Protestantism was officially recognised in the country in 1985.

==Demographics==
The CIA Factbook reported that approximately 28.5% of the population is Protestant (Baptist 15.4%, Pentecostal 7.9%, Adventist 3%, Methodist 1.5% other 0.7%).

A Haitian Government survey in 2017 noted that 35% of the population are Protestant.

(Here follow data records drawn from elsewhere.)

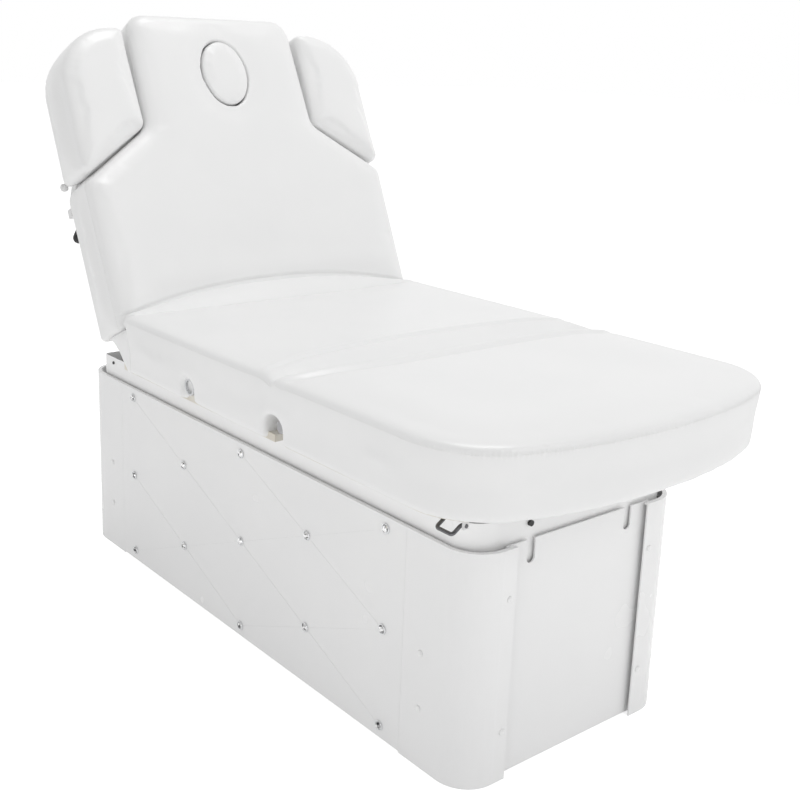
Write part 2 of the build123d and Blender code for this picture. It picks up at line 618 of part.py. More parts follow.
def wing_parts():
    board_top = -PAD_THICK + BOARD_THICK
    cushion = prism(wing_outline(0), board_top, 0)
    board = prism(wing_outline(BOARD_INSET), -PAD_THICK, board_top)
    axis = (WING_AXIS_S, WING_AXIS_N)
    leaf = block(304, 346, 306, 420, -PAD_THICK - 3, -PAD_THICK)
    for x in (306.0, 330.0, 342.0):
        leaf += eye_plate(x, 4.0, axis, 9.0, (308, 326, -PAD_THICK - 3, -PAD_THICK), WING_PIN_R + RUN_CLEARANCE)
    for side, name in ((-1, "left"), (1, "right")):
        pieces = {"cushion": cushion, "board": board, "leaf": leaf, "lock": lock_plunger()}
        for piece, solid in pieces.items():
            placed = solid if side > 0 else mirror_x(solid)
            export(f"wing_{piece}_{name}", BACK_POSE * placed)

    tube_face = -PAD_THICK - FRAME_TUBE
    fixed = []
    for x in (311.0, 325.0):
        arm = eye_plate(x, 4.0, axis, 9.0, (262, 278, tube_face - 6, tube_face), WING_PIN_R)
        arm -= block(x, x + 4, WING_TUBE_S, WING_TUBE_S + FRAME_TUBE, tube_face, -PAD_THICK)
        fixed += both_sides(arm)
    guide = block(338, LOCK_X + 8, 244, 262, LOCK_N - 9, tube_face)
    guide -= Pos(LOCK_X, 253, LOCK_N) * Rot(90, 0, 0) * Cylinder(3 + RUN_CLEARANCE, 40)
    fixed += both_sides(guide)
    export("wing_hinge_brackets", [BACK_POSE * bracket for bracket in fixed])
    pins = both_sides(rod_x(304, 348, WING_AXIS_S, WING_AXIS_N, WING_PIN_R))
    export("wing_hinge_pins", [BACK_POSE * pin for pin in pins])


def lock_plunger():
    """Index plunger with a drop-shaped knob, under the right wing's hinge."""
    rod = rod_y(LOCK_X, LOCK_S, 277, LOCK_N, 3.0)
    bulb = Pos(LOCK_X, LOCK_S - 4, LOCK_N) * Sphere(13)
    taper = Pos(LOCK_X, LOCK_S + 11, LOCK_N) * Rot(-90, 0, 0) * Cone(11.2, 4.0, 16)
    return rod + bulb + taper


# ---------------------------------------------------------------- cylinders
def cylinder(x, z, rear_y, body_y, mouth_y, body_r, rod_r, bore_r):
    """Cylinder body with a rear eye block and an open, gland-fitted bore at its mouth."""
    way = 1 if mouth_y > rear_y else -1
    body = rod_y(x, body_y, mouth_y, z, body_r)
    body += block(x - 11.5, x + 11.5, rear_y - way * 10, body_y, z - 10, z + 10)
    body -= rod_x(x - 12, x + 12, rear_y, z, CRANK_PIN_R)
    body -= rod_y(x, body_y + way * 15, mouth_y, z, rod_r + RUN_CLEARANCE)
    body -= rod_y(x, body_y + way * 15, mouth_y - way * 15, z, bore_r)
    return body


def yoke_rod(x, z, pin_y, slot_z, slot_half, base_y, inner_y, rod_r):
    """Rod with a slotted fork that takes the crank pin."""
    way = 1 if pin_y > base_y else -1
    low, high = slot_z
    cheeks = []
    for side in SIDES:
        cheek = block(x + side * 4.5, x + side * 12.5, base_y, pin_y + way * 16, low - 6, high + 6)
        cheek -= block(x + side * 4.5, x + side * 12.5, pin_y - slot_half, pin_y + slot_half, low, high)
        cheeks.append(cheek)
    base = block(x - 12.5, x + 12.5, base_y, base_y + way * 10, low - 6, high + 6)
    return cheeks[0] + cheeks[1] + base + rod_y(x, base_y, inner_y, z, rod_r)


def cylinder_parts(back_pin, leg_pin):
    rear = CROSS_Y[3]
    body = cylinder(BACK_CRANK_X, BACK_AXIS_Z, rear, 0.0, 190.0, 16.0, 8.0, 11.0)
    export("back_actuator_body", body)
    base = back_pin.position.Y - 26.0
    rod = yoke_rod(BACK_CRANK_X, BACK_AXIS_Z, back_pin.position.Y, (409.0, 445.0), 8.5, base, base - 185.0, 8.0)
    export("back_actuator_rod", rod)
    body = cylinder(LEG_CRANK_X, LEG_AXIS_Z, rear, -60.0, -195.0, 11.0, 5.0, 8.0)
    export("leg_spring_body", body)
    base = leg_pin[0] + 26.0
    rod = yoke_rod(LEG_CRANK_X, LEG_AXIS_Z, leg_pin[0], (419.5, 437.0), 6.5, base, base + 140.0, 5.0)
    export("leg_spring_rod", rod)


base_parts()
skirt_parts()
column_parts()
chassis_parts()
upper_skirt_parts()
seat_parts()
leg_pin_place = leg_parts()
back_pin_place = back_parts()
wing_parts()
cylinder_parts(back_pin_place, leg_pin_place)
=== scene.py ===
import json
from math import atan2, cos, pi, radians, sin, tan

import bmesh
import bpy
import numpy as np
from mathutils import Matrix, Vector, kdtree


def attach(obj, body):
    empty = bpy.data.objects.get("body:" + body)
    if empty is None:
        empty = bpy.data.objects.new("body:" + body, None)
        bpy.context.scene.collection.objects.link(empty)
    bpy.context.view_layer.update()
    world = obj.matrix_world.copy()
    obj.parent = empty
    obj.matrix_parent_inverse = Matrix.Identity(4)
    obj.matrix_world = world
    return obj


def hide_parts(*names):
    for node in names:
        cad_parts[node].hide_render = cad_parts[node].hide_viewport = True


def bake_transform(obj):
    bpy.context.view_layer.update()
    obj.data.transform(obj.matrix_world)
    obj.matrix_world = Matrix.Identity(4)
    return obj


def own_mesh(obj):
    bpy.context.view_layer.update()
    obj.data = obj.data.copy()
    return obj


# Looks of the facial treatment bed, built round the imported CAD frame. Metres, the row's frame:
# +X right seen from the foot end, +Y to the head end, +Z up. Helper dimensions are in millimetres.

MM = 0.001
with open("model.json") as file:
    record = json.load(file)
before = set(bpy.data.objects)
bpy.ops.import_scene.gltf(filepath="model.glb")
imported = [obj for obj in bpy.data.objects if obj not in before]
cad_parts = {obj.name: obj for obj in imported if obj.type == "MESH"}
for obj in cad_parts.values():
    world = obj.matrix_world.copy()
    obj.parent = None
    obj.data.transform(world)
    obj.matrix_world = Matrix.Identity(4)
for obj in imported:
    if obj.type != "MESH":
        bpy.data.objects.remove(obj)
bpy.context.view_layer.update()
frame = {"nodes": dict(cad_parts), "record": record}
scene = bpy.context.scene

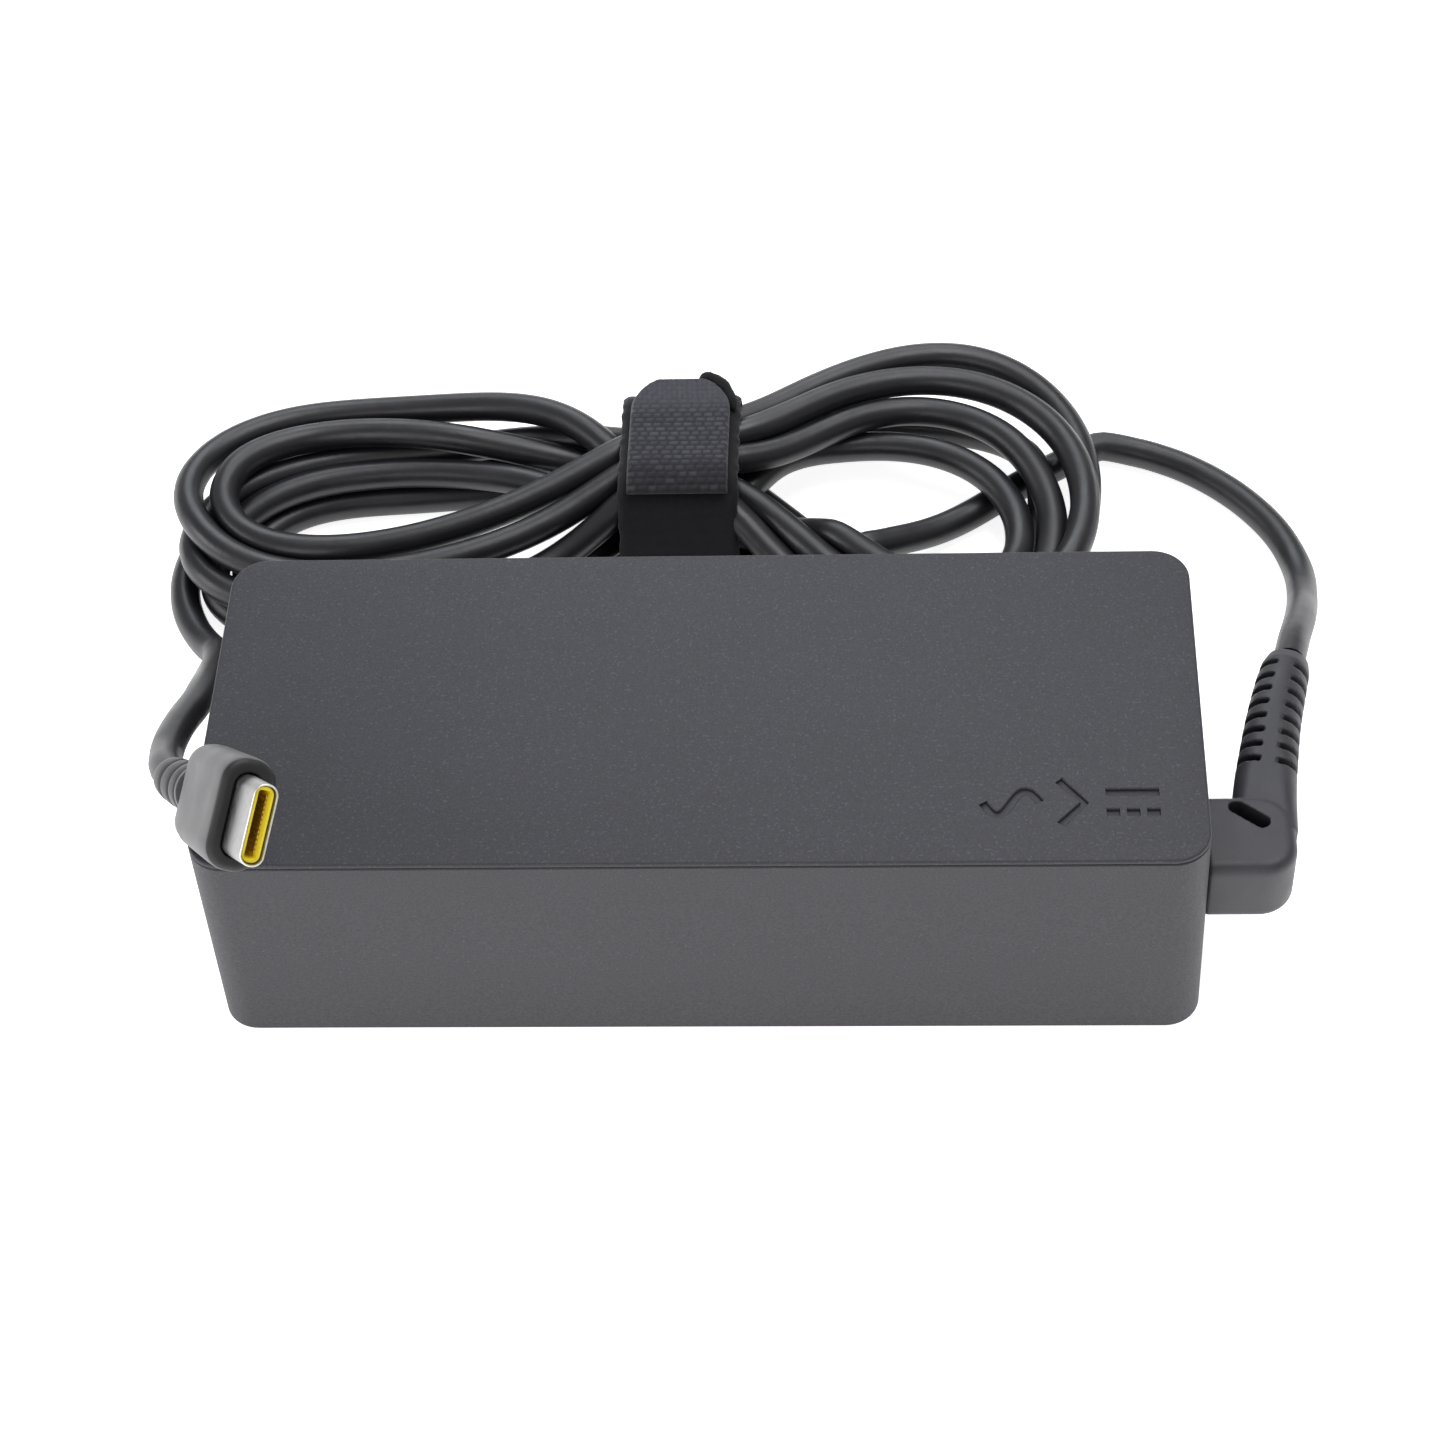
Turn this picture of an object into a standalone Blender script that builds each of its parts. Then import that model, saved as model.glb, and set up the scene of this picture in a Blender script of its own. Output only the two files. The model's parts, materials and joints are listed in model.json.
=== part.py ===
"""A laptop power adapter: a drafted two-piece housing with a mains inlet at its left end and an elbow boot
at its right end, the free cord from that boot as a strapped hank, and the USB-C plug at the cord's end.

Sizes and places are in millimetres; put() and tube() turn them into metres. The origin is the middle of the
housing's base, +X runs along the housing towards the boot, +Y away from the plug's side, +Z up."""

import math

import bpy
from mathutils import Vector
from mathutils.geometry import interpolate_bezier

MM = 0.001

# Housing
LENGTH, DEPTH, HEIGHT = 108.0, 44.6, 29.2
DRAFT = 0.5  # how far each wall leans in over the height
CORNER = 4.0
EDGE = 0.3
WALL = 2.0
COVER_SKIRT = 0.6
SEAM_GAP = 0.3
REBATE = 1.4
GAP = 0.3
CORNER_STEPS = 5

# Marking on the cover, at its right front corner
MARK_X, MARK_Y = 39.2, -14.0
MARK_HEIGHT, MARK_STROKE, MARK_DEPTH = 7.4, 0.85, 0.4

# Label recess under the base
LABEL = (72.0, 28.0)
LABEL_THICK = 0.3

# Mains inlet
INLET_Z = 14.6
INLET_BODY = (20.4, 17.0)
INLET_FACE_X, INLET_BACK_X = -53.7, -36.6
CAVITY_DEPTH = 13.0
PIN_RADIUS = 1.2
PIN_PLACES = {"line": (5.0, 2.2), "neutral": (-5.0, 2.2), "earth": (0.0, -3.3)}
LOBE_RADIUS = 3.9
HUB_RADIUS, HUB_RISE = 4.6, 0.8

# Elbow boot
BOOT_Y, BOOT_Z = -10.2, 14.8
STUB = (10.4, 8.8)
BOOT_NECK = (9.2, 7.2)
BOOT_RIBS = 8
RIB_Y, RIB_PITCH, RIB_WIDTH = 0.2, 2.17, 0.7
RIB_CORE, RIB_SPINE = 2.35, 0.85
BOOT_SLOT = ((56.9, -6.3), (60.85, -9.3))  # both ends of the slot in the elbow's top, in X and Y

# Cord, strap and hank
CORD_RADIUS = 1.85
STRAP_X, STRAP_WIDTH, STRAP_THICK = -5.3, 14.8, 1.2
STRAP_CORNERS = [(38.6, 0.05, 2.6), (65.4, 0.05, 4.0), (65.4, 14.55, 5.0), (46.8, 14.55, 5.0)]  # Y, Z, radius
TAIL_WIDTH = 12.2
HINGE_Y, HINGE_Z = 64.2, 15.8

# Plug: the rim's centre and the three directions of its body
PLUG_RIM = Vector((-41.0, -31.6, 48.5))
PLUG_AXIS = Vector((0.441, -0.667, 0.601)).normalized()
PLUG_WIDE = Vector((-0.244, -0.733, -0.635))
PLUG_WIDE = (PLUG_WIDE - PLUG_AXIS * PLUG_WIDE.dot(PLUG_AXIS)).normalized()
PLUG_THIN = PLUG_AXIS.cross(PLUG_WIDE)
SHELL = (8.34, 2.56)
SHELL_OUT = 6.65
OVERMOULD = (11.6, 5.8)
OVERMOULD_LENGTH = 16.1
RELIEF_END = Vector((-55.4, -11.6, 31.5))
RELIEF_EXIT = Vector((-0.42, 0.76, -0.50)).normalized()

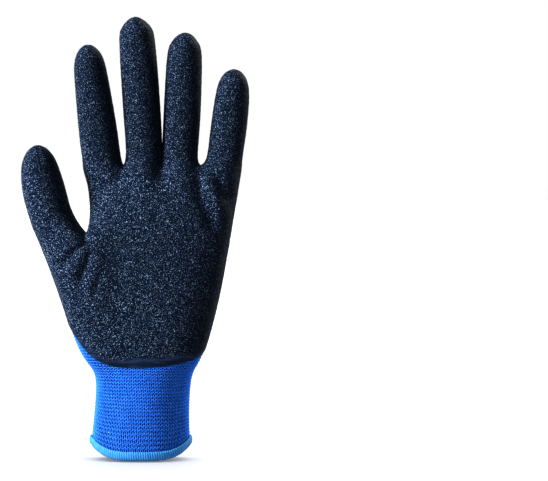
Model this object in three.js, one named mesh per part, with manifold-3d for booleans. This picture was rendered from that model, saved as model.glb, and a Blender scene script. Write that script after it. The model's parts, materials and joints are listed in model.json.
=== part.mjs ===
// Knitted work glove with a latex grip coating, left hand, in the form that a hand gives it.
// Millimetres. +Z runs from the wrist opening to the fingertips, the palm faces -Y, the thumb lies to -X.
// The knit's outer face is a smooth surface over a coarse cage of sections; every wall is an offset of it.
import * as THREE from 'three';
import Module from 'manifold-3d';

const wasm = await Module();
wasm.setup();

// Lengths along the glove
const cuffLength = 44; // from the bottom of the hem to the wrist
const handLength = 119.5; // from the wrist to the crotches of the fingers
const fingerLength = 86; // free length of the middle finger
const thumbLength = 51.5; // free length of the thumb
// Widths and depths, across the knit
const cuffWidth = 52.4;
const cuffDepth = 38;
const palmWidth = 86;
const palmDepth = 31;
const fingerWidth = 18.8;
const fingerDepth = 17;
// Walls
const knitWall = 1.3;
const coatingThickness = 0.75;
const coatingGap = 0.3; // between the knit and the coating
const seamGap = 0.3; // between the hand and the cuff, and between the cuff and its hem
// Hem: thread wrapped over the cuff's edge
const hemHeight = 5.2;
const hemThread = 1.3;
const hemRise = 6.5; // how much higher the edge stands at the sides than at its middle

const cuffRows = [
  // up: share of the way from the knitted edge to the wrist; width, depth: shares of the cuff's;
  // shift: towards +X, share of its width
  { up: 0, width: 1.015, depth: 1.01, shift: 0 },
  { up: 0.45, width: 1, depth: 1, shift: 0 },
  { up: 1, width: 1, depth: 0.97, shift: 0.02 },
];

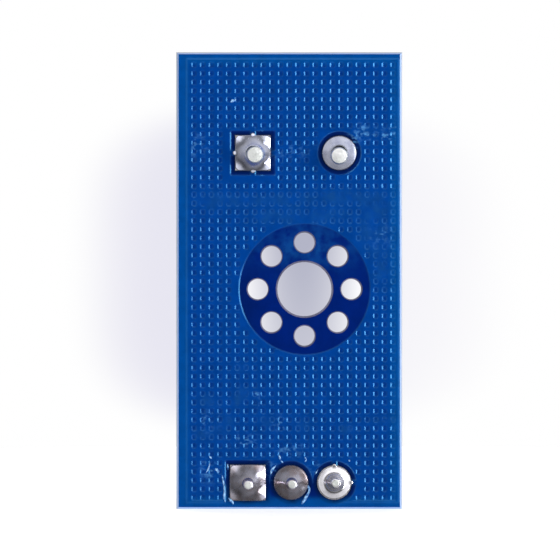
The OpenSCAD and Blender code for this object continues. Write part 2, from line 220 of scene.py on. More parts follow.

Figures from 2020 suggest that this is now at 19%.

==Denominations==

Protestant churches of significant size include the Assemblées de Dieu, the Convention Baptiste d'Haïti, the Seventh-day Adventists, the Church of God (Cleveland), the Anglican/Episcopal Church, the Methodist Church in the Caribbean and Americas, the Church of the Nazarene and the Mission Evangelique Baptiste du Sud-Haiti.

In 2022, about 60% of Protestant churches in the country are part of the Federation Protestante d'Haiti; this group include Methodists, Lutherans, Presbyterians, Pentecostals, the Salvation Army and others.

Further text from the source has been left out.